The transradial approach, while offering significant advantages, also has the Achilles’ heel of RAO, which the femoral approach does not possess. To address this gap, DRA was received with great enthusiasm. In theory, the RAO rate associated with DRA is much lower, primarily due to the puncture being performed distal to the superficial palmar arch, which would perfuse the artery in case of trauma at the puncture level, preventing RAO [3, 4]. In practice, however, the randomized controlled DISCO RADIAL trial comparing proximal radial access vs. DRA did not demonstrate a significant difference, as long as hemostasis was conducted correctly—that is, with a “patent” hemostasis, not aggressive, leaving flow in the artery and a hemostasis band/dressing that was progressively decompressed from hour to hour [5]. While initially negative (and somewhat disappointing), this study prompted a necessary discussion on factors beyond patient anatomy, focusing on operator technique and post-care protocols.
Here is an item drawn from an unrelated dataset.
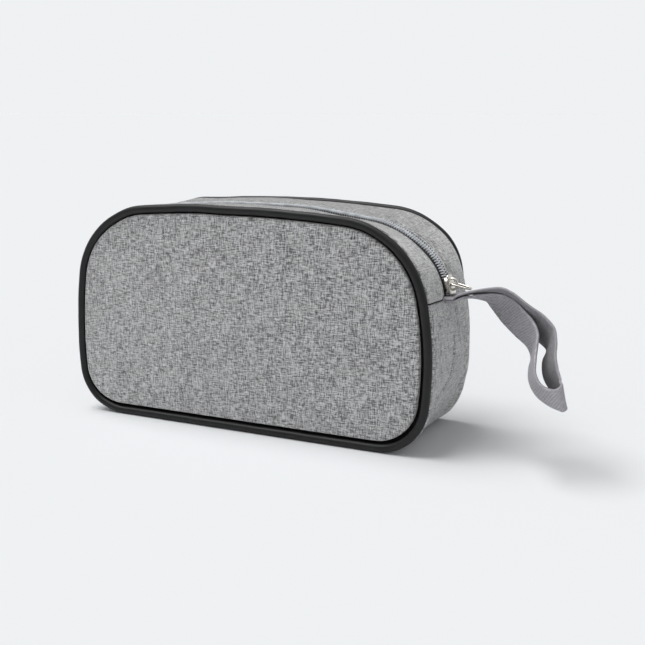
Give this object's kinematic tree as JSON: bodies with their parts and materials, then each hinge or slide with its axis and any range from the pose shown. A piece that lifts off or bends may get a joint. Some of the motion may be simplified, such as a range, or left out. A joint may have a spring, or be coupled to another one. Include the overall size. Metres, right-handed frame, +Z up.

Addressing this, Chen et al. took the analysis to the next level, introducing radial ultrasound (US) examination as an indispensable step for DRA [6]. This was conducted by the same remarkable Chinese team in another large study of over 800 patients who underwent US examination both before and after the procedure, in search for predictors of RAO (distal RAO in their case). The findings unequivocally demonstrate that small arteries coupled with large catheters increase the risk of distal RAO (a DRA inner diameter/sheath outer diameter < 1 was an independent risk factor for occlusion) [6]. Systematic US should be then performed before the puncture to decide if the artery is technically suitable for intervention [7]. Additional factors potentially contributing to the disparate outcomes between the CONDITION and DISCO trials include a more uniform puncture approach in the Chinese study (conducted at a single center with five operators only), with a possibly more standardized hemostasis protocol (in the DISCO trial the hemostasis was managed “per hospital practice,” whereas in the CONDITION trial, an elastic bandage was used and hourly loosened), and an extended follow-up period for the RAO endpoint (3 months in the CONDITION trial vs. assessment up to discharge in the DISCO trial) [1, 5].

Chen et al. demonstrated that the value of DRA is seen in the long run, over the course of several months, being the first randomized controlled trial that evaluated the long-term incidence of RAO [1]. Their findings revealed that the incidence of DRA-associated RAO was significantly lower compared to proximal transradial access after a period of 3 months (0.8% vs 3.3%, P = 0.02), and that two thirds of DRA-RAO at 24 h recanalized spontaneously at 3 months, while only 1 half of the occluded arteries following conventional radial access re-opened at 3 months follow-up [1]. The trial demonstrated another important aspect in the pathophysiology of RAO. It is that acute thrombotic RAO can undergo spontaneous recanalization, occurring at a rate of around 50–60% within 30 days (50% in TRA vs 68% in DRA) [1]. Notably, the design of CONDITION did not include intraprocedural US, i.e., US-guided (not palpation-guided) puncture, but other studies did, demonstrating proven benefits [8]. The versatility of DRA expands to larger sheaths as well (7–8 French) where inevitably the chance of RAO increases significantly and where US plays the role of screening a sufficiently sized artery diameter, while DRA’s anatomical characteristics may further mitigate RAO risk [9]. The DISCO Radial trial [5], while not providing specific data on US usage, indicates that many recruiting centers routinely incorporated US during radial puncture. It should also not be forgotten that RAO can be recanalized, and here, both DRA and US are independently extremely important [10].